The benefits of nosey neighbours

As events in Cleveland Ohio unfold and take centre stage on the world news platform, I’m left wondering what my neighbours are up to.

For more than ten years, Ariel Castro, 52, registered owner of 2207 Seymour Ave., Cleveland, allegedly held three women captive in full view of his neighbours and friends and family. His is not a secluded country cottage at the end of a laneway, or a manor house set on ten acres with a mile-long avenue from gate to front door, or a remote mountain residence in the middle of nowhere. It’s an ordinary house on an ordinary street in ordinary America.

That he might have kidnapped Michelle Knight, then 21, in August 2002 and held her captive until last week boggles the mind. That he might have abducted Amanda Berry, then 17, in April 2003, beggars belief. That he might have spirited away his daughter’s friend Gina DeJesus, then 14, in April 2004, is beyond comprehension. But that he might have held them all, in his house, for more than ten years without anyone suspecting a thing … that’s the stuff movies are made of.

Call first

Castro has nine siblings, an extended family, and a love for classic cars. Friends and relatives have variously described him as ‘smart and funny’ and ‘quiet and private’. Yes, he had some strange habits, like only entering and leaving his house by the back door and not encouraging people to stop by for a coffee. But that’s America.

In the ten years I was Stateside, my ingrained Irish habit of popping in for a cuppa unannounced was quickly replaced by the need to ‘call ahead’. I soon learned that while the Statue of Liberty might have welcomed the world’s tired, poor, huddled masses who were yearning to breathe free, suburban America was a little more guarded about whom it let in its front door. But to each their own. I took it simply as a way of living and soon adapted.

In Ireland, by noon, the village knows what you’ve had for breakfast. The churchyards and corner shops are the nexus of the gossip mill. Any strange or peculiar behaviour is noted in the Captain’s log to be trotted out and appended to the next entry when it is made.

Of course, this is changing. The influx of global immigrants has shifted the balance and this neighbourly nosiness is waning.
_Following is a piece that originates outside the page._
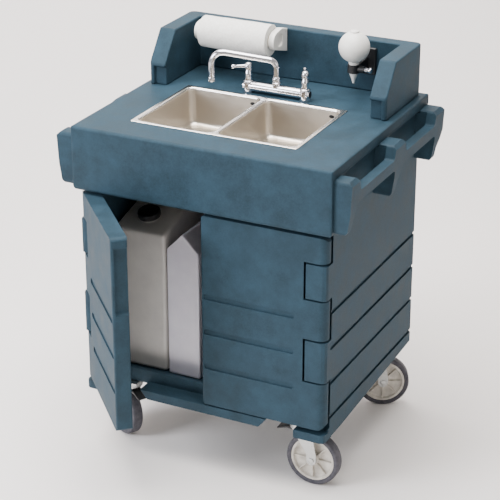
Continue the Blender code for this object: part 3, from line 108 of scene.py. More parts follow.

Yet, for the life of me, I can’t see how Castro could get away with it for so long.

Business as usual

The victims were reportedly kept in chains in the basement and then later moved upstairs to live behind secure doors. Fed through holes in the doors, they report being subjected to beatings and sexual assault.  Surely some family member would have noticed the new décor? Can it be that none of his kids ever stopped by? Did no one have a spare set of keys?

Neighbours are now claiming that they did, in fact, call the police over the years to report unusual sightings such as a naked woman on a leash in the backyard or a child at the window in a house with no children. And yet until Amanda Berry escaped last week and famously ran into the arms of Charles Ramsey, no one other than the girls and Castro apparently knew what was going on.

Drawing parallels

Are we so wrapped up in what’s going on in our own lives that we fail to notice something’s amiss? Are we so self-centred that anything which doesn’t revolve around us is not deserving of attention? Fed as we are by a constant diet of social media updates, have we lost our powers of observation, our ability to spot something out of the ordinary? Have we lost our ability to think? To reason? To deduce? Have we lost whatever innate curiosity we might have been born with? Has it been replaced with an unquestioning acceptance of what is?

Admittedly, I’ve been pretty wrapped up in the Holocaust lately with visits to the camps at Terezin and Salaspils and I’m more than slightly worried at the apparent lack of indigenous concern about what I see as a visible increase in overt anti-Semitism in Budapest, so I can’t help but draw a parallel, however much it might be a figment of my imagination.

Back then, some people also claimed not to have been aware of what was going on in nearby camps. They said they didn’t notice anything out of the ordinary. And what they did notice could be plausibly explained. The odd comment here, a throwaway remark there – there’s a fine line between quiet castigation and blatant defiance. If our neighbours and friends are behaving oddly, do we not owe it to them and to ourselves, to ask why?

I can’t help but wonder what might have happened in Cleveland had one of Casto’s neighbours or friends or even one of his extended family members been a little more curious, a little nosier … perhaps Michelle, Amanda, and Gina might have seen the light of day a little earlier.

Last week, I might have bemoaned the fact that my neighbours could report chapter and verse on my comings and goings. This week, I’m strangely secure in the knowledge that at least they’re paying attention.

First published in the Budapest Times 17 May 2013

3 Responses

  1. Certainly one would never get away with a life of crime down here in Zánka – people that I scarcely know sometimes seem to know a lot about me, and the watchful old lady next door is well aware of what I’ve been doing – though she’s starting to forget what I tell her that I’m going to do!